Now a limited study at Landau University has found that bees refuse to return to their hives when mobile phones are placed nearby. Dr Jochen Kuhn, who carried it out, said this could provide a “hint” to a possible cause.

Dr George Carlo, who headed a massive study by the US government and mobile phone industry of hazards from mobiles in the Nineties, said: “I am convinced the possibility is real.”

If indeed it is proven that mobile phone radiation is wiping out bees and in turn our food supplies, would cell phone users be willing to quit using their phones?  The cloice could be between starvation and cell phone convenience.  What do you think would be the outcome?

Comments

Avatar for Lucky

Great, this is an attractive news to one & all. People who are interested to know more about what medical physicians around the world are saying about the effects of cell phones and electromagnetic frequencies.For more information http://www.harmonicplanet.com

Lucky on April 16, 2007 at 08:47 am

I think it is from traffic collisions by bees traveling two and from the hive.  Talking and flying on a cell phone is dangerous and they should have bee laws against it.

Justin B. on April 16, 2007 at 09:52 pm

So Justin, you think that people addicted to cell phone usage will stop using them if they are exterminating bee colonies?


The Supreme Court is a bunch of black robed tyrants

docdave on April 17, 2007 at 08:29 am

So Justin, you think that people addicted to cell phone usage will stop using them if they are exterminating bee colonies?

Better question is should people stop using cell phones now, just in case it is causing it because at the present time it is only a possible cause?

This is analogous to Global Warming.  Show me scientific fact not speculation as to the cause of a problem and then we can start discussing the implications of our behavior.  But not before.  And perhaps the answer is not to stop using cell phones, but to modify their frequence or the placement of cell towers.  The solution you propose has two issues:

1.  We don’t know that cells are a causative factor yet.
2.  Even if they are, we don’t know that not using cell phones is the solution.

If you want to deal in hypotheticals to illustrate a point, the Libs overseas managed to blame the US not signing Kyoto for causing Hurricane Katrina.  Defend the merits of that position and then we can start worrying about the same folks telling us to stop using cell phones over bees dying.

You would think that this phenomenon would have started say two decades ago when cells first started being used.  Not a year ago.  Has cell phone usage really increased that much the last year?

Justin B. on April 17, 2007 at 09:05 am

Same Author Geoffrey Lean from the Bee story:

Scores of countries face war for scarce land, food and water as global warming increases.
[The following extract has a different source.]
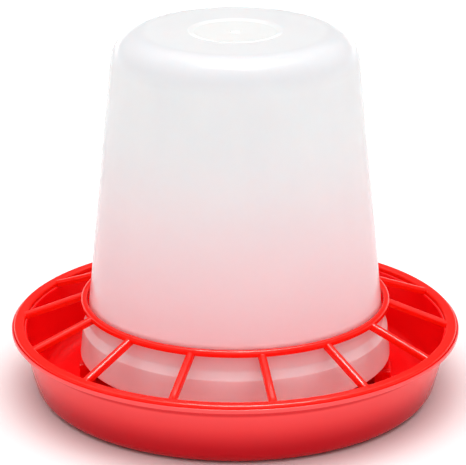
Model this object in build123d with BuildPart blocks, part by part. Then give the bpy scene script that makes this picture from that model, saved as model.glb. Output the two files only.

This is the conclusion of the most devastating report yet on the effects of climate change that scientists and governments prepare to issue this week.

More than 60 nations, mainly in the Third World, will have existing tensions hugely exacerbated by the struggle for ever-scarcer resources. Others now at peace - including China, the United States and even parts of Europe - are expected to be plunged into conflict. Even those not directly affected will be threatened by a flood of hundreds of millions of “environmental refugees”.

The threat is worrying world leaders. The new UN Secretary General, Ban Ki-moon, told a global warming conference last month: “In coming decades, changes in the environment - and the resulting upheavals, from droughts to inundated coastal areas - are likely to become a major driver of war and conflict.”

Check your source.  I think that global world war over Global Warming is a little more pressing of an issue than bees dying, but given that this guy is predicting both, me thinks he is full of shit.